== PROVIDED DATA

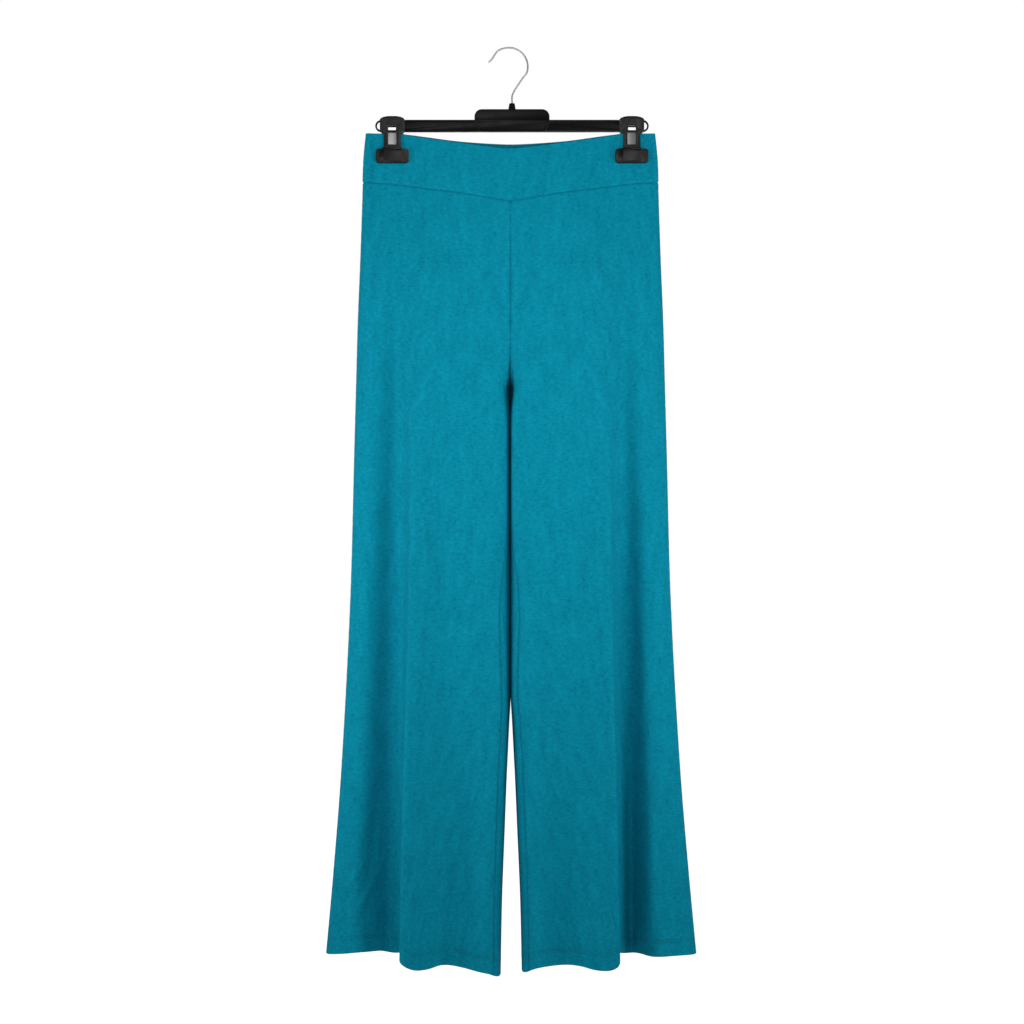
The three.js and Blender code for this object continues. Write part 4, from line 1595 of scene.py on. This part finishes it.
def knit_group() -> bpy.types.NodeTree:
    """Plain knit: columns of V shapes, as a height and a painted shade that darkens the colour in the
    hollows between loops.

    Returns:
        The group.
    """
    nodes, given, result = new_group(
        "plain_knit",
        {"Vector": ("Vector", None), "Wale": ("Float", 0.001), "Course": ("Float", 0.0008)},
        ["Height", "Shade"],
    )
    place, wale, course = given.outputs[:3]
    across, down = nodes.add("SeparateXYZ", {0: place}).outputs[:2]
    shift = nodes.math("MULTIPLY_ADD", nodes.noise(place, 90.0, 2.0), 0.9, -0.45)
    u = nodes.math("ADD", nodes.math("DIVIDE", across, wale), shift)
    v = nodes.math("DIVIDE", down, course)
    inside = nodes.math("ABSOLUTE", nodes.math("SUBTRACT", nodes.math("FRACT", u), 0.5))
    column = nodes.math("COSINE", nodes.math("MULTIPLY", inside, 2 * math.pi))
    slanted = nodes.math("MULTIPLY_ADD", inside, 1.6, v)
    loop = nodes.math("SINE", nodes.math("MULTIPLY", slanted, 2 * math.pi))
    height = nodes.math("MULTIPLY_ADD", column, 0.32, nodes.math("MULTIPLY_ADD", loop, 0.16, 0.5))
    # painted shade: the lower parts of the knit are darker
    nodes.fill(result, {"Height": height, "Shade": nodes.math("MULTIPLY_ADD", height, 0.5, 0.72)})
    return nodes.tree


def heather_group() -> bpy.types.NodeTree:
    """Heather: short flecks along the courses over a fine grain and faint upright streaks.

    Returns:
        The group.
    """
    nodes, given, result = new_group(
        "heather",
        {
            "Vector": ("Vector", None), "Fleck": ("Float", 0.0019), "Length": ("Float", 0.006),
            "Grain": ("Float", 0.0044), "Streak": ("Float", 0.011),
        },
        ["Fleck", "Grain", "Streak"],
    )
    place, fleck, length, grain, streak = given.outputs[:5]
    split = nodes.add("SeparateXYZ", {0: place}).outputs
    across, down = nodes.math("DIVIDE", split[0], length), nodes.math("DIVIDE", split[1], fleck)
    laid = nodes.add("CombineXYZ", {0: across, 1: down}).outputs[0]
    upright = nodes.divided(nodes.stretched(place, (1.0, 0.9, 1.0)), grain)
    drawn = nodes.divided(nodes.stretched(place, (1.0, 0.3, 1.0)), streak)
    nodes.fill(result, {
        "Fleck": nodes.spread(nodes.noise(laid, 1.0, 2.5, 0.6)),
        "Grain": nodes.noise(upright, 1.0, 2.0, 0.6),
        "Streak": nodes.noise(drawn, 1.0, 1.5, 0.6),
    })
    return nodes.tree


def grain_group() -> bpy.types.NodeTree:
    """Fine grain of moulded plastic or brushed metal: a height and an uneven roughness.

    Returns:
        The group.
    """
    nodes, given, result = new_group(
        "surface_grain",
        {
            "Vector": ("Vector", None), "Grain": ("Float", 0.0004),
            "Stretch": ("Vector", (1.0, 1.0, 1.0)), "Low": ("Float", 0.3), "High": ("Float", 0.5),
        },
        ["Height", "Roughness"],
    )
    place, grain, stretch, low, high = given.outputs[:5]
    drawn = nodes.stretched(place, stretch)
    nodes.fill(result, {
        "Height": nodes.noise(nodes.divided(drawn, grain), 1.0, 3.0),
        "Roughness": nodes.spread(nodes.noise(drawn, 70.0, 4.0), low, high),
    })
    return nodes.tree


# ---------------------------------------------------------------- finishes


def linear(red: int, green: int, blue: int) -> tuple[float, float, float, float]:
    """Turns an sRGB colour into a linear one.

    Args:
        red: 0 to 255.
        green: 0 to 255.
        blue: 0 to 255.

    Returns:
        Linear red, green, blue and alpha.
    """
    values = [c / 255 for c in (red, green, blue)]
    made = [c / 12.92 if c <= 0.04045 else ((c + 0.055) / 1.055) ** 2.4 for c in values]
    return (*made, 1.0)


def new_material(name: str) -> tuple[bpy.types.Material, Nodes, bpy.types.Node]:
    """Starts a material.

    Args:
        name: its name.

    Returns:
        The material, its nodes and its Principled shader.
    """
    material = bpy.data.materials.new(name)
    material.use_nodes = True
    nodes = Nodes(material.node_tree)
    return material, nodes, material.node_tree.nodes["Principled BSDF"]


@dataclass(frozen=True)
class JerseyFinish:
    """Heathered jersey: yarn colours, knit size and sheen."""

    name: str = "teal_jersey"
    dark: tuple[int, int, int] = (2, 118, 143)
    light: tuple[int, int, int] = (9, 152, 180)
    wale: float = 0.00085
    course: float = 0.0007
    relief: float = 0.00012
    sheen: float = 0.03
    # most painted shade at the seams and the fork: the share by which the colour darkens
    seam_shade: float = 0.6

    def make(self, knit: bpy.types.NodeTree, heather: bpy.types.NodeTree) -> bpy.types.Material:
        """Builds the material.

        Args:
            knit: the knit group.
            heather: the heather group.

        Returns:
            The material.
        """
        material, nodes, shader = new_material(self.name)
        cloth = nodes.add("UVMap", uv_map="cloth").outputs[0]
        size = {"Vector": cloth, "Wale": self.wale, "Course": self.course}
        loops = nodes.add("Group", size, node_tree=knit).outputs
        yarn = nodes.add("Group", {"Vector": cloth}, node_tree=heather).outputs
        streak = nodes.math("MULTIPLY_ADD", yarn["Streak"], 0.75, -0.68)
        worn = nodes.math("MULTIPLY_ADD", yarn["Grain"], 1.15, streak)
        share = nodes.math("MULTIPLY_ADD", yarn["Fleck"], 0.45, worn)
        yarns = {"Factor": share, 6: linear(*self.dark), 7: linear(*self.light)}
        colour = nodes.add("Mix", yarns, data_type="RGBA", clamp_factor=True).outputs[2]
        # painted shade: the colour is darkened by the seam and fork attribute and by the knit's painted
        # shade in its hollows
        seam = nodes.add("Attribute", attribute_name="painted_shade").outputs["Fac"]
        depth = nodes.math("MULTIPLY_ADD", seam, -self.seam_shade, 1.0)
        shade = nodes.math("MULTIPLY", loops["Shade"], depth)
        grey = nodes.add("CombineColor", {0: shade, 1: shade, 2: shade}).outputs[0]
        both = {"Factor": 1.0, 6: colour, 7: grey}
        shaded = nodes.add("Mix", both, data_type="RGBA", blend_type="MULTIPLY").outputs[2]
        nodes.fill(shader, {
            "Base Color": shaded,
            "Normal": nodes.bump(loops["Height"], self.relief, 0.8),
            "Roughness": 0.92,
            "Specular IOR Level": 0.05,
            "Sheen Weight": self.sheen,
            "Sheen Roughness": 0.45,
            "Sheen Tint": linear(20, 190, 215),
        })
        return material


@dataclass(frozen=True)
class GrainFinish:
    """Moulded plastic or metal: colour, roughness range and grain."""

    name: str
    colour: tuple[int, int, int]
    low: float
    high: float
    grain: float
    relief: float
    metallic: float = 0.0
    stretch: tuple[float, float, float] = (1.0, 1.0, 1.0)
    specular: float = 0.5

    def make(self, grain: bpy.types.NodeTree) -> bpy.types.Material:
        """Builds the material.

        Args:
            grain: the grain group.

        Returns:
            The material.
        """
        material, nodes, shader = new_material(self.name)
        inputs = {
            "Vector": nodes.add("TexCoord").outputs["Object"], "Grain": self.grain,
            "Stretch": self.stretch, "Low": self.low, "High": self.high,
        }
        worn = nodes.add("Group", inputs, node_tree=grain).outputs
        nodes.fill(shader, {
            "Base Color": linear(*self.colour),
            "Normal": nodes.bump(worn["Height"], self.relief, 0.6),
            "Roughness": worn["Roughness"],
            "Metallic": self.metallic,
            "Specular IOR Level": self.specular,
        })
        return material


GRAIN_FINISHES = {
    "thread": GrainFinish(
        "teal_thread", (9, 128, 150), low=0.6, high=0.75, grain=0.0002, relief=0.00004, specular=0.2
    ),
    "plastic": GrainFinish(
        "black_plastic", (7, 7, 8), low=0.36, high=0.5, grain=0.00035, relief=0.00001, specular=0.13
    ),
    "clip": GrainFinish(
        "clip_plastic", (15, 15, 16), low=0.4, high=0.55, grain=0.00035, relief=0.00001, specular=0.28
    ),
    "pad": GrainFinish("black_pad", (20, 20, 21), low=0.6, high=0.8, grain=0.0005, relief=0.00005),
    "chrome": GrainFinish(
        "plated_wire", (180, 181, 183), low=0.36, high=0.42, grain=0.004, relief=0.0, metallic=1.0
    ),
    "strip": GrainFinish(
        "spring_strip", (138, 138, 139), low=0.4, high=0.55, grain=0.0005, relief=0.00002,
        metallic=1.0, stretch=(1.0, 1.0, 0.08),
    ),
}


@dataclass
class Finishes:
    """All the materials, made once."""

    jersey: bpy.types.Material = field(init=False)
    thread: bpy.types.Material = field(init=False)
    plastic: bpy.types.Material = field(init=False)
    clip: bpy.types.Material = field(init=False)
    pad: bpy.types.Material = field(init=False)
    chrome: bpy.types.Material = field(init=False)
    strip: bpy.types.Material = field(init=False)

    def __post_init__(self) -> None:
        """Builds the groups and the materials from them."""
        self.jersey = JerseyFinish().make(knit_group(), heather_group())
        grain = grain_group()
        for name, finish in GRAIN_FINISHES.items():
            setattr(self, name, finish.make(grain))


def dress(piece: Piece, material: bpy.types.Material, nodes: Sequence[str]) -> Piece:
    """Gives a piece its material, its body and the solids that it stands for.

    Args:
        piece: the object.
        material: its material.
        nodes: names of the solids that it replaces.

    Returns:
        The piece.
    """
    piece.data.materials.clear()
    piece.data.materials.append(material)
    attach(piece, "root")
    if nodes:
        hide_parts(*nodes)
    LOG.info("made %s: %d faces", piece.name, len(piece.data.polygons))
    return piece


# ---------------------------------------------------------------- assemblies


@dataclass
class Garment:
    """The trousers: two bands, four leg panels and the hems' stitches."""

    finishes: Finishes
    form: TrouserForm = field(default_factory=TrouserForm)

    def build(self) -> None:
        """Makes and dresses the garment."""
        legs: dict[tuple[Half, Face], tuple[Piece, ClothSheet]] = {}
        for half in Half:
            for face in Face:
                panel = LegPanel(self.form, half, face)
                piece, sheet = panel.build()
                piece.name = f"{panel.node}_cloth"
                dress(piece, self.finishes.jersey, [panel.node])
                legs[half, face] = (piece, sheet)
        for half in Half:
            sheets = [legs[half, face][1] for face in Face]
            stitches = Coverstitch().build(f"hem_{half.word}_stitches", sheets)
            dress(stitches, self.finishes.thread, [])
            for face in Face:
                piece, sheet = legs[half, face]
        for face in Face:
            band = Waistband(self.form, face)
            piece, sheet = band.build()
            piece.name = f"{band.node}_cloth"
            dress(piece, self.finishes.jersey, [band.node])


def box_of(node: str) -> tuple[np.ndarray, np.ndarray]:
    """Lowest and highest corner of a solid of the frame, in millimetres."""
    low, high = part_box(node)
    return np.array(low) / MM, np.array(high) / MM


@dataclass
class Hanger:
    """The bar hanger with its hook and two clips."""

    finishes: Finishes

    def build(self) -> None:
        """Makes and dresses the hanger, with its places read from the frame."""
        low, high = box_of("hanger_bar")
        bar = HangerBar(BAR_TOP_Z, float(low[2]), float(high[0]), float(high[2]))
        body, collar = bar.build()
        dress(body, self.finishes.plastic, ["hanger_bar"])
        dress(collar, self.finishes.plastic, [])
        hook_low, hook_high = box_of("hanger_hook")
        hook = HangerHook(float(hook_high[1] - hook_low[1]), float(hook_low[2]))
        dress(hook.build(), self.finishes.chrome, ["hanger_hook"])
        for half in Half:
            side = half.word
            jaw_low, jaw_high = box_of(f"clip_{side}_front_jaw")
            middle = float(jaw_low[0] + jaw_high[0]) / 2
            clip = Clip(half, middle, float(jaw_low[2]), float(jaw_high[2]), float(low[2]))
            for face in Face:
                node = f"clip_{side}_{face.word}_jaw"
                dress(clip.jaw(face), self.finishes.clip, [node])
                dress(clip.pad(face), self.finishes.pad, [])
            dress(clip.spring(), self.finishes.strip, [f"clip_{side}_spring"])


@dataclass(frozen=True)
class Lamp:
    """A soft square light: its place and side length in metres, and its watts."""

    name: str
    place: tuple[float, float, float]
    size: float
    power: float

    def build(self, aim: tuple[float, float, float]) -> None:
        """Sets up the light.

        Args:
            aim: the point that it faces.
        """
        data = bpy.data.lights.new(self.name, "AREA")
        data.size = self.size
        data.energy = self.power
        made = link_object(self.name, data)
        made.location = self.place
        made.visible_camera = False
        made.rotation_euler = (Vector(aim) - Vector(self.place)).to_track_quat("-Z", "Y").to_euler()


@dataclass
class Studio:
    """Pale floor, soft lights, white surroundings and the camera, in metres."""

    camera_distance: float = 2.8
    camera_height: float = -0.5933
    lens: float = 76.9
    floor_z: float = -1.62
    floor_half: float = 6.0
    world_light: float = 0.31
    aim: tuple[float, float, float] = (0.0, 0.0, -0.5)
    lamps: tuple[Lamp, ...] = (
        Lamp("key", (0.03, -0.8, -0.2), 0.5, 3.1),
        Lamp("left", (-0.76, -0.4, -0.64), 0.5, 3.5),
        Lamp("right", (0.76, -0.4, -0.64), 0.5, 2.9),
        Lamp("back", (0.4, 1.6, -0.2), 1.2, 6.0),
    )

    def surroundings(self) -> None:
        """White to the camera, softer light on the object."""
        world = bpy.data.worlds.new("studio")
        bpy.context.scene.world = world
        world.use_nodes = True
        nodes = Nodes(world.node_tree)
        seen = nodes.tree.nodes["Background"]
        nodes.fill(seen, {"Color": (1, 1, 1, 1), "Strength": 1.0})
        around = nodes.add("Background", {"Color": (1, 1, 1, 1), "Strength": self.world_light})
        direct = nodes.add("LightPath").outputs["Is Camera Ray"]
        chosen = nodes.add("MixShader", {0: direct, 1: around.outputs[0], 2: seen.outputs[0]})
        nodes.fill(nodes.tree.nodes["World Output"], {"Surface": chosen.outputs[0]})

    def floor(self) -> None:
        """A wide pale floor below the hems."""
        size = self.floor_half
        corners = np.array([(-size, -size), (size, -size), (size, size), (-size, size)])
        vertices = np.concatenate([corners, np.full((4, 1), self.floor_z)], axis=1)
        made = new_object("floor", vertices, np.array([[0, 1, 2, 3]]))
        material, nodes, shader = new_material("pale_floor")
        direct = nodes.add("LightPath").outputs["Is Camera Ray"]
        nodes.fill(shader, {
            "Base Color": (0.9, 0.9, 0.9, 1),
            "Roughness": 0.8,
            "Emission Color": (1, 1, 1, 1),
            "Emission Strength": nodes.math("MULTIPLY", direct, 0.8),
        })
        made.data.materials.append(material)

    def camera(self) -> None:
        """The camera, level and straight in front."""
        data = bpy.data.cameras.new("camera")
        data.lens = self.lens
        data.sensor_width = 36
        made = link_object("camera", data)
        made.location = (0, -self.camera_distance, self.camera_height)
        made.rotation_euler = (math.radians(90), 0, 0)
        bpy.context.scene.camera = made

    def build(self) -> None:
        """Sets up the whole studio."""
        self.camera()
        self.surroundings()
        self.floor()
        for lamp in self.lamps:
            lamp.build(self.aim)
        bpy.context.scene.view_settings.view_transform = "Standard"


def main() -> None:
    """Builds the scene."""
    logging.basicConfig(level=logging.INFO, format="%(name)s: %(message)s")
    finishes = Finishes()
    Garment(finishes).build()
    Hanger(finishes).build()
    Studio().build()


if __name__ == "__main__":
    main()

====

Print the lines from the line containing "hide_parts(*nodes)" to the line containing "form: TrouserForm = field(default_factory=TrouserForm)", both ends included, exactly and with nothing added.

        hide_parts(*nodes)
    LOG.info("made %s: %d faces", piece.name, len(piece.data.polygons))
    return piece


# ---------------------------------------------------------------- assemblies


@dataclass
class Garment:
    """The trousers: two bands, four leg panels and the hems' stitches."""

    finishes: Finishes
    form: TrouserForm = field(default_factory=TrouserForm)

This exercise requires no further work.